Proper 29 (November 22, 2009)
Common Lectionary Readings:
Dan. 7:9-14; Ps. 93; Rev. 1:4b-8; John 18:33-37
Last week we visited MCC partners in northern Iraq. In 45 small villages near the Iranian border, MCC partner REACH is doing an “integrated drought response” project aimed at increasing food security for families. We traveled to two remote villages – each home to less than a dozen families. Due to the REACH project, one of the villages had just begun receiving running water several hours before we arrived!
Later, we traveled to Erbil, where an MCC worker teaches English to priests-in-training at St. Peter’s (Chaldean Catholic) Seminary.
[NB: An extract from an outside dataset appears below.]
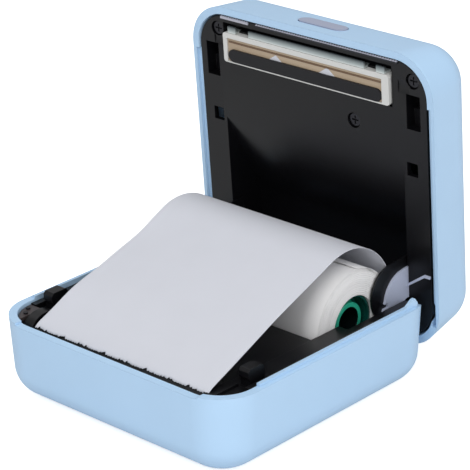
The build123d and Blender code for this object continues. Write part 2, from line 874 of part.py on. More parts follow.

Many of the young men are from Baghdad and have seen their country torn apart by war. They struggle to understand the U.S. intentions in Iraq.
We also visited MCC Global Family partner, Sisters of the Sacred Heart of Jesus, who operate an impressive kindergarten for children ages 3-5. Many of the children are from Iraqi families who have been uprooted from their homes in Baghdad or Mosul.
Upon returning to Jordan we received the sad news that Reham Hijazin, a MCC International Volunteer Exchange Program (IVEP) participant last year, died on Thursday, Nov. 19. We attended her traditional Jordanian village funeral the next day. The crowd processed on foot with the casket from Reham’s home to the church. After the brief service at the church, the women went back to the home to offer condolences, while the men processed to the cemetery for the burial.
The Common Lectionary readings this week focus on God’s kingdom.
The prophet Daniel foretells of God’s anointed one. “To him was given dominion and glory and kingship, that all peoples, nations, and languages should serve him,” writes Daniel. “His dominion is an everlasting dominion that shall not pass away, and his kingship is one that shall never be destroyed” (Dan. 7:14).
The psalmist declares “The Lord is king . . . your throne is established from of old; you are from everlasting” (Ps. 93:1-2).
In the Revelation, John describes Jesus Christ as “the faithful witness, the firstborn of the dead, and the ruler of the kings of the earth” (Rev. 1:5).
In the Gospel reading Jesus tells the Roman ruler Pilate, “My kingdom is not from this world” (John 18:36). Indeed, the kingdom over which Jesus reigns is of a completely different quality and character – not based on force and dominance but on self-giving love and service.
In the short span of two weeks, we have seen water bring new life to one village and leukemia strip away the life of a young daughter in another. We saw children who have been uprooted by war and spoke with young priests who hope to be part of the healing for their beloved country of Iraq. These mysterious cycles of life are filled with pain and joy, despair and hope. In the midst of life’s fragility, the biblical affirmation is that God’s kingdom will never be destroyed.